A MOPGA (Make Our Planet Great Again) fellowship for the post-doc project of Lauren Gillespie! 2023-2024
'Mycorrhizal-like' fungi and plant nutrition: a greener way of getting required nutrients to plants
It is imperative to decrease mineral fertilizer use to reduce global warming and pollution and confront current fertilizer shortages. A promising leverage is microbial inoculants (biofertilizers) that improve plant nutrition via direct nutrient delivery from soil to roots, reducing the need for excessive mineral fertilization.

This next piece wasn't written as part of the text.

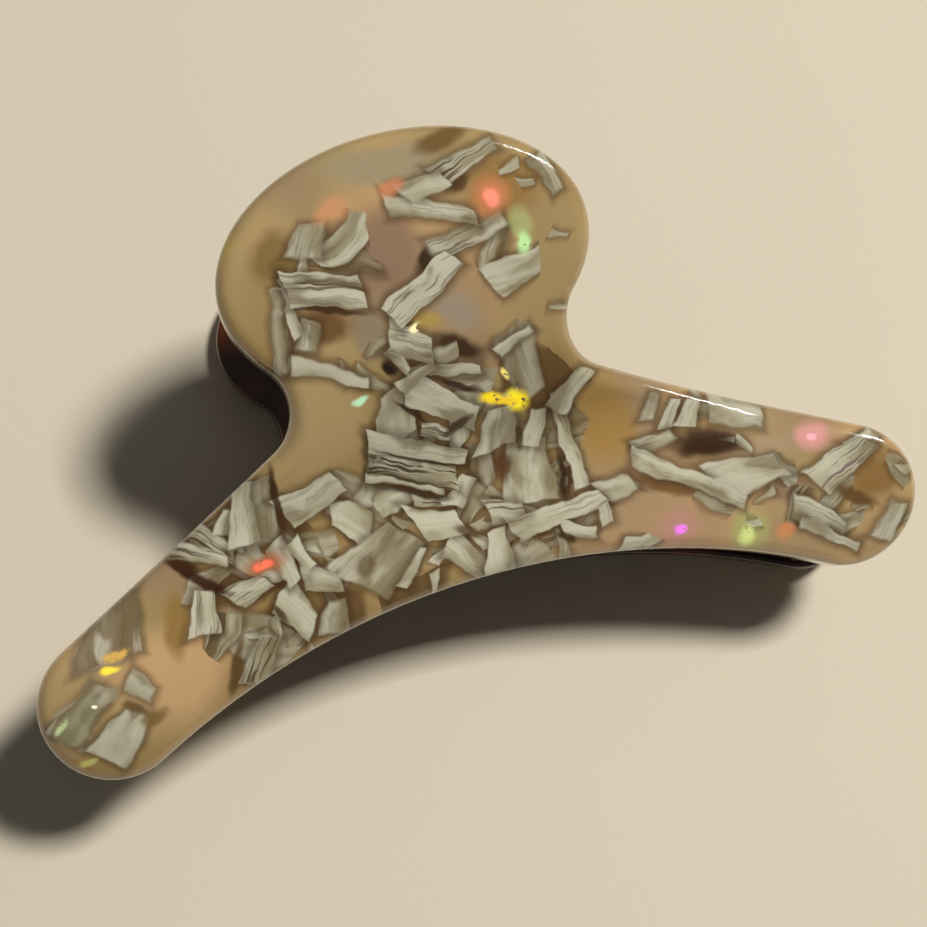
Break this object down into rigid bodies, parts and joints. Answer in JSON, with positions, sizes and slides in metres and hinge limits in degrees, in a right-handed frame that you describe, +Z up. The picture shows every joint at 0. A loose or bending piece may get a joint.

Most land plants rely on arbuscular mycorrhizal (AM) symbiosis to fulfill their phosphorus (P) and nitrogen (N) nutrition, but using AM fungi as biofertilizers is challenging as they cannot be cultivated in pure cultures for large-scale inoculum production and their effectiveness can be inconsistent. Some plants have evolved new nutrient-acquisition strategies that do not rely on AM-fungi. By studying the root microbiota of one of these non-mycorrhizal (NM) plants, we discovered it can associate with culturable "mycorrhizal-like" fungi capable of providing it with enough nutrients to grow on nutrient-poor soil. Building on this, we propose to tap into the undescribed diversity of the root microbiota of NM plants living in nutrient-poor environments to uncover new mycorrhizal-like fungi and assess their potential as novel biofertilizers.